For those who have seen little sketch outside of The New Movement or outside of New Orleans, permit me to make a sweeping generalization. There’s a lot of live sketch comedy out there, and — at the risk of sounding arrogant — so little of it is incredible. I have been performing sketch for ten years. I’ve performed in most of the nation’s major sketch festivals and sat like a hungry student soaking up shows at comedy theaters big and small across the country. Yet, the number of groups I’ve seen that have left an impact on me can be counted on one hand.
Sketch is a genre buckling under the weight of bulky premises and tenuous group chemistry. It is a form all too often clogged with lazy writing, cardboard performances and jokes about low hanging fruit like Kim Kardashian’s butt or Miley’s twerking (the kind that “funny Jeff” at your office would make).

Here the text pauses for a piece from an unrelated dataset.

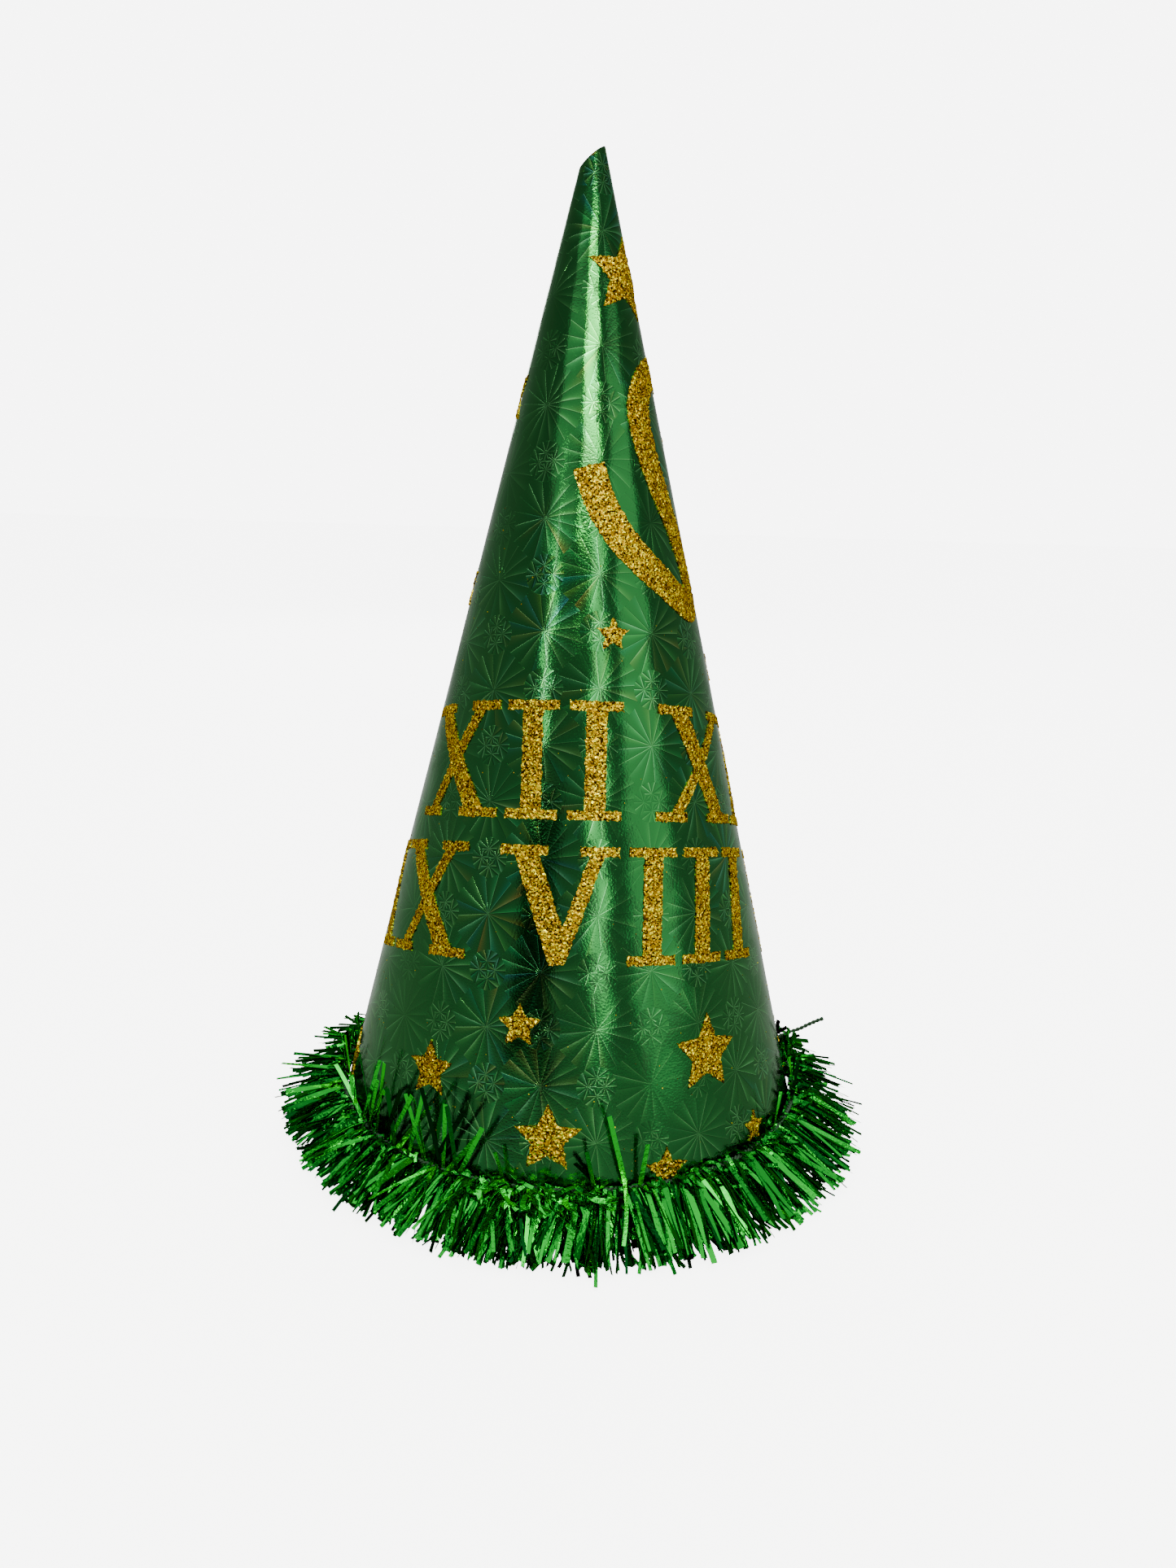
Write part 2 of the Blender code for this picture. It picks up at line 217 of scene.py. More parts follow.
def tip_slant(turn):
    """Where the slanted cut crosses the sheet, as a distance from the apex."""
    out = math.sin(HALF_ANGLE)
    down = Vector((out * math.sin(turn), -out * math.cos(turn), -math.cos(HALF_ANGLE)))
    apex = Vector((0, 0, APEX_HEIGHT))
    return TIP_CUT_NORMAL.dot(TIP_CUT_POINT - apex) / TIP_CUT_NORMAL.dot(down)


def eased(value):
    """0 to 1 with a soft start and end."""
    value = min(max(value, 0), 1)
    return value * value * (3 - 2 * value)


SHEET_COLUMNS = 288
SHEET_ROWS = 72
FULL_SLANT = RIM_RADIUS / math.sin(HALF_ANGLE)

bpy.ops.object.select_all(action="DESELECT")
bpy.ops.mesh.primitive_grid_add(x_subdivisions=SHEET_COLUMNS, y_subdivisions=SHEET_ROWS, size=2)
cone = bpy.context.object
cone.name = "foil_cone"
flat_places = []
for vertex in cone.data.vertices:
    across = (vertex.co.x + 1) / 2
    down = (1 - vertex.co.y) / 2
    turn = SEAM_TURN - OVERLAP + across * (math.tau + 2 * OVERLAP)
    top = tip_slant(turn)
    slant = top + down * (FULL_SLANT - top)
    tucked = 1 - eased((turn - SEAM_TURN - OVERLAP) / TUCK_TURN)
    lift = -(BOARD + 0.00012) * tucked
    flat = turn * math.sin(HALF_ANGLE)
    flat_places.append((slant * math.sin(flat), -slant * math.cos(flat)))
    vertex.co = roll_up(*flat_places[-1], lift, turn)
    if down == 1:
        vertex.co.z = max(vertex.co.z, 0.00002)
sheet_map = cone.data.uv_layers.active
sheet_map.name = "flat_sheet"
for loop in cone.data.loops:
    sheet_map.data[loop.index].uv = flat_places[loop.vertex_index]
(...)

Dear reader, you are not funny Jeff. You don’t happen to be “pretty funny.” You work at it. You care about it. It’s not a party trick; it’s your craft. That’s why you made it this far reading this post. Whether or not you are making money at it yet, you want to be the best comedian you can be. So let us commit to doing the work it takes to rise above the noise and actually make something memorable. Let us do the things most sketch performers forget to do or are afraid to do. Because when we really put in the work – when we reveal something, when we challenge the audience to feel, when we act our asses off – we give our audience something they get few other places: a reminder that they are alive.